Celo has its own stablecoin. In fact, three of them: cEUR, cUSD, and cREAL. Because Celo uses PBFT (Practical Byzantine Fault Tolerance) for its PoS consensus, it can tolerate malicious nodes even when there is a small number of them. In other words, an extra node added increases the network’s communication overhead exponentially.
Another blockchain with its own tweaked PoS, Harmony uses effective proof-of-stake (EPoS). Its mainchain consists of four shards that simultaneously verify and add new transactions. Not only does each one have separate validators, but each one can execute transactions at different speeds, resulting in different block heights.
Block height is critical for blockchain security because it differentiates between the blocks. With both sharding and block height randomization, Harmony strikes a balance between scalability and security. This is further boosted by Harmony’s cross-chain Horizon bridge, allowing the network to connect to Ethereum’s Layer 2 scalability solutions.

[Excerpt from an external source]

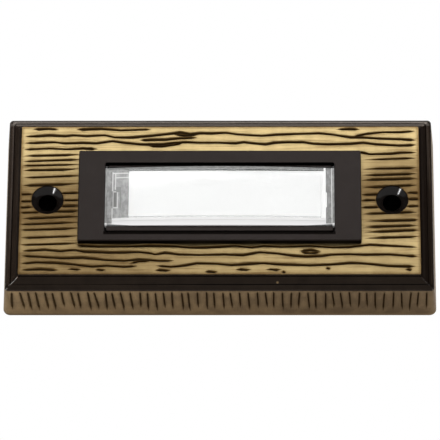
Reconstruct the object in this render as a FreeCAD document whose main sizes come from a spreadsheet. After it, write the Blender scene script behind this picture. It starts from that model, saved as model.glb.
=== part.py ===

Will Self-Contained Layer 1 Blockchains Prevail?
There are many more layer 1 networks to consider: Cardano (ADA), Solana (SOL), THORChain (RUNE), Polkadot (DOT), Avalanche (AVAX), Fantom (FTM), Binance Smart Chain (BNB), Tron (TRX), Kava (KAVA) Radix (DLT), and others.
However, none of them have been stress-tested in real-world conditions as much as Ethereum has been, with its large portfolio of dApps. On paper, each L1 network makes a claim to solve the Blockchain Trilemma in some way.
The most realistic and practical way seems to be to offload the bottleneck to Layer 2 networks. This bridging does introduce some level of complexity for the end-user, but so does cross-chain bridging as well.
In the end, the blockchain ecosystem will be diversified with many Layer 1 vs. Layer 2 solutions working together as a meta-blockchain network.